Margin risk identification
SKUs can be classified based on profitability health, helping teams focus on products that need attention.

Natural-language analysis
Business users can ask questions such as “Which SKUs are causing profit leakage?” or “Why did EBITDA reduce this month?” and receive guided explanations.

Leadership commentary
AI can support concise business commentary for monthly reviews by summarizing the key drivers behind profitability movement.

The goal is not just to show more dashboards. The goal is to make profitability insights easier to understand and faster to act on.

Once the foundation is built, analytics and AI can convert profitability data into decisions.

The data engineering foundation

Business Impact

SKU-level profitability analytics can create value across the organization.

It improves transparency by showing how sales, costs, discounts, and expenses impact final profitability. It reduces manual effort by creating a consistent profitability model.

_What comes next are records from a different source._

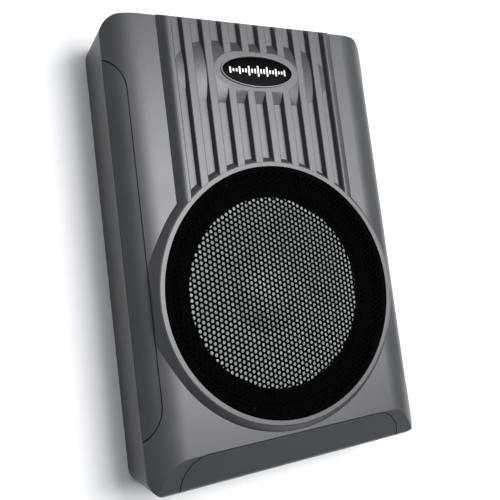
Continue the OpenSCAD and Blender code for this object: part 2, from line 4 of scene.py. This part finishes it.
import bmesh
import bpy
from mathutils import Matrix, Vector
from mathutils.geometry import delaunay_2d_cdt
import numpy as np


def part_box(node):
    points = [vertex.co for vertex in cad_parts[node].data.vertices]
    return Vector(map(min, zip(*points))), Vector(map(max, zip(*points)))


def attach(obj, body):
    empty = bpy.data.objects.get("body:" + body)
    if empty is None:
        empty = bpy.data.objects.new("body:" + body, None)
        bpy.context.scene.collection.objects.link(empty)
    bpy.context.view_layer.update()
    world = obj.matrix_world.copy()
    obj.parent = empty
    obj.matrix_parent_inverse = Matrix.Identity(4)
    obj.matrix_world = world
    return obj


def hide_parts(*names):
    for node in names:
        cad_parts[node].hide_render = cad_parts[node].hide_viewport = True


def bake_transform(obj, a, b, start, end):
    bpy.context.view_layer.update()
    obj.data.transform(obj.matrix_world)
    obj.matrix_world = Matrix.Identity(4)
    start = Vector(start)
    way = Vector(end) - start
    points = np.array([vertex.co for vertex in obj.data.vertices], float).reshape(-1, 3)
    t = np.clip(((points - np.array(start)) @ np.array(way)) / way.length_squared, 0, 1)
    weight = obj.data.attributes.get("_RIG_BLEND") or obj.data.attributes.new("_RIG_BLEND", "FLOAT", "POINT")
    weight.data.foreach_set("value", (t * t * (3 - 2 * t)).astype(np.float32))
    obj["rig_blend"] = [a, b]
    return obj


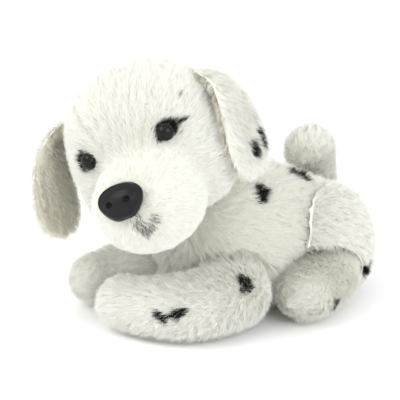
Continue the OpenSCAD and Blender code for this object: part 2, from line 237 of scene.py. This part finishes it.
def overSkull(local):
    # how far a point lies outside the skull's squared egg, as a share of its size
    p = (local - np.array(skull["at"])) / np.array(skull["half"])
    e = np.where(p[:, 2] < 0, skull["low"], skull["top"])
    ring = (np.abs(p[:, 0]) ** (2 / e) + np.abs(p[:, 2]) ** (2 / e)) ** (e / 2)
    return np.hypot(ring, p[:, 1]) - 1


def overMuzzle(local):
    return np.linalg.norm((local - np.array(muzzle["at"])) / np.array(muzzle["half"]), axis=1) - 1


def seamsOf(name, points):
    # 1 on a seam and fading to 0 within about 3 mm of it
    if name == "head":
        local = toHead(points)
        side = np.abs(np.abs(local[:, 0]) - gusset["half"] - gusset["flare"] * local[:, 2]) / 1.12
        off = overMuzzle(local)
        side = np.where((local[:, 2] > -30) & (off > 0.02), side, 30)
        edge = np.abs(off) * 38 + np.abs(overSkull(local)) * 52
        return np.maximum(np.exp(-(side / 2.0) ** 2), 0.8 * np.exp(-(edge / 3.4) ** 2))
    if name == "torso":
        return 0.7 * np.exp(-(points[:, 0] / mm / 2.2) ** 2)
    return np.zeros(len(points))


rest = {name: formOf(name, form) for name, form in softForms.items()}
print("nets made:", {name: len(p) for name, (p, q) in rest.items()})

# millimetres from the ground, a sewn neighbour and a hinged neighbour over which the pile gets free
clearance = {"ground": (0.4, 5.0), "sewn": (1.0, 4.5), "hinged": (2.4, 6.5)}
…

It improves decision-making by helping teams identify the root causes behind margin movement.

Most importantly, it helps organizations act earlier.

Instead of waiting until profit pressure appears in consolidated financial results, teams can identify warning signs at SKU, customer, channel, or geography level.

This enables better pricing decisions, stronger cost control, improved product mix, more effective discount governance, and better alignment between Finance, Sales, Supply Chain, and Leadership.

Conclusion

Profitability analysis should not stop at final numbers.

The numbers tell us what happened, but SKU-level analytics helps explain why it happened and where action is needed.

By connecting sales, cost, finance, and operational data, organizations can uncover the hidden profit story behind every SKU. With the right data engineering foundation, business logic, analytics, and AI-assisted insights, profitability reporting can evolve into a practical decision framework.

The future of profitability analytics is not only about measuring profit.

It is about understanding the drivers behind profit — and taking timely action to protect and grow it.